Roger Bichelberger, ancien président de l’association dirige la revue chrétienne "Vie et Fraternité Marianistes".
Le numéro 510 (juillet-août-septembre) de la revue mensuelle de vie intitulée "Vie et Fraternité Marianistes" que je dirige depuis un certain nombre d'années est partiellement consacré au thème de la miséricorde. Karima Berger, présidente d'Ecritures & Spiritualités y publie l'article ci-dessous qui montre combien le thème de la miséricorde est essentiel dans l'Islam, au point qu'elle a pu intituler son texte "Le manteau de la miséricorde". Qu'elle soit ici remerciée pour cette page lumineuse qui permettra de mieux poursuivre le dialogue entre nous, membres de cette association que j'ai moi-même dirigée naguère, à la suite du fondateur Olivier Clément et de la regrettée France Quéré, alors qu'elle s'appelait encore "Association des Ecrivains Croyants d'expression française" (AECEF).".
Roger Bichelberger
Le manteau de l’existence
La miséricorde ouvre le Coran avec le premier verset de la Fâtiha, première sourate : « Au nom de Dieu : Le Tout Miséricordieux, le Très Miséricordieux » et rythme de son souffle redoublé chacune des cinq prières quotidiennes.
« La miséricorde dépasse les frontières de l’Eglise» dit le pape François, « ces invocations se retrouvent sur les lèvres des musulmans qui se sentent accompagnés et soutenus par la miséricorde dans leur faiblesse quotidienne». Lors d’une audience à laquelle j’ai eu la chance de participer je l’ai remercié et lui ai dit combien ce choix de la Miséricorde fait du bien au monde musulman qui dans la douleur accouche de son histoire contemporaine, c’est un mot qui fait pont entre l’islam et le christianisme.
Le mot arabe de Miséricorde provient de la racine sémitique RHM – matrice -. Celle-ci fait du Rahman un Dieu qui a pour ses créatures des entrailles de mère. La première Rahma qu’il nous a accordée est notre existenciation, en nous sortant des ténèbres vers la lumière, nous tous, la chaîne de filiation depuis Adam et Abraham étant ininterrompue.
« Par quel moyen L’aurions-nous connu s’il ne nous avait revêtus du manteau de l’existence » ? nous rappelle l’Emir Abdelkader cette immense figure de l’islam. C’est de son souffle que nait l’univers, que le monde subsiste et c’est à lui que nous retournons « ô âme apaisée, retourne vers To seigneur ».

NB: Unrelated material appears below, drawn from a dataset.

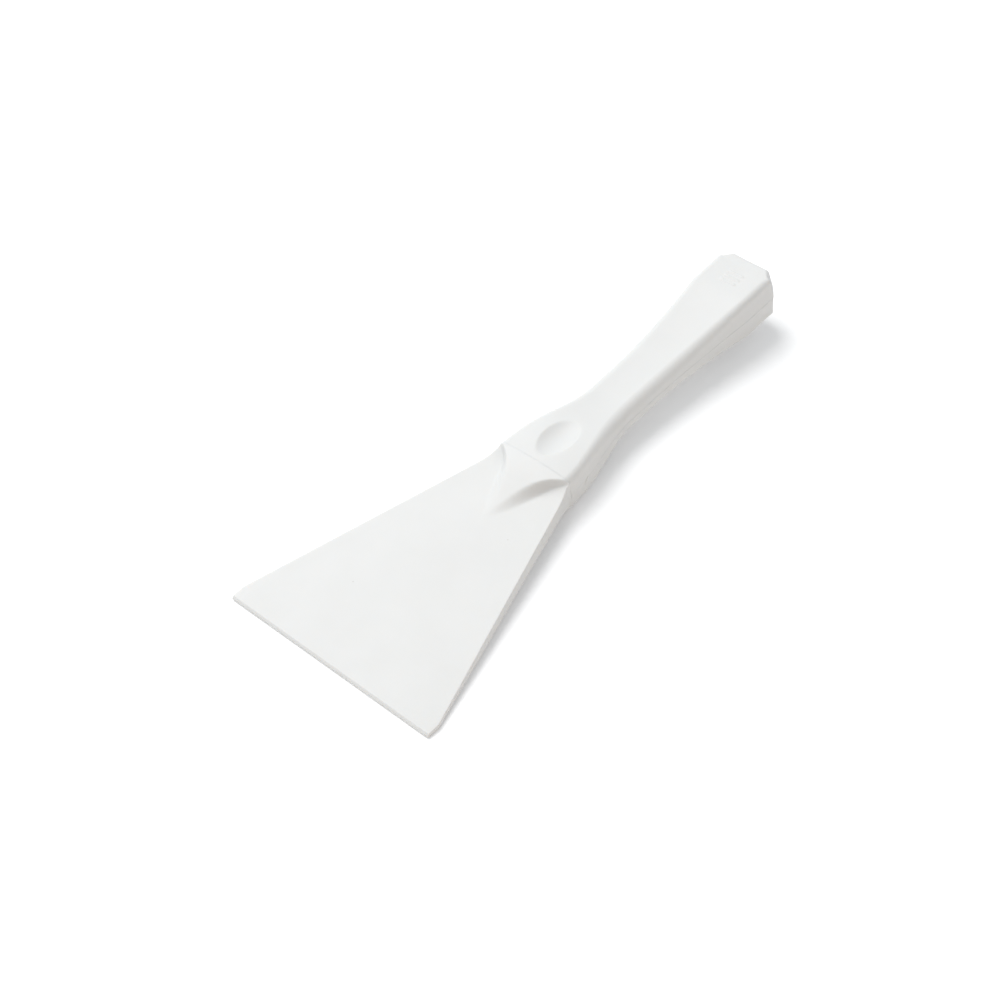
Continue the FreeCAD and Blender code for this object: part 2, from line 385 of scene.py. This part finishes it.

« Ton Seigneur est celui qui pardonne : Il est le Maître de la miséricorde ». Dieu aime celui qui se repend mais ce pardon n’est dit-on qu’un simple mouvement intérieur, l’islam ignorant les sacrements. Mais c’est bien là que se loge la responsabilité du croyant, ce « simple » mouvement insuffle au croyant un désir intime de vérité, sans témoin autre que son seigneur : "Lis ton livre, il te suffit d'être ton propre juge ». C’est le cœur qui est le réel sacrement. Sa « miséricorde embrasse toute chose » et la Rahma doit être la règle entre les hommes : « Repousse le mal par le bien».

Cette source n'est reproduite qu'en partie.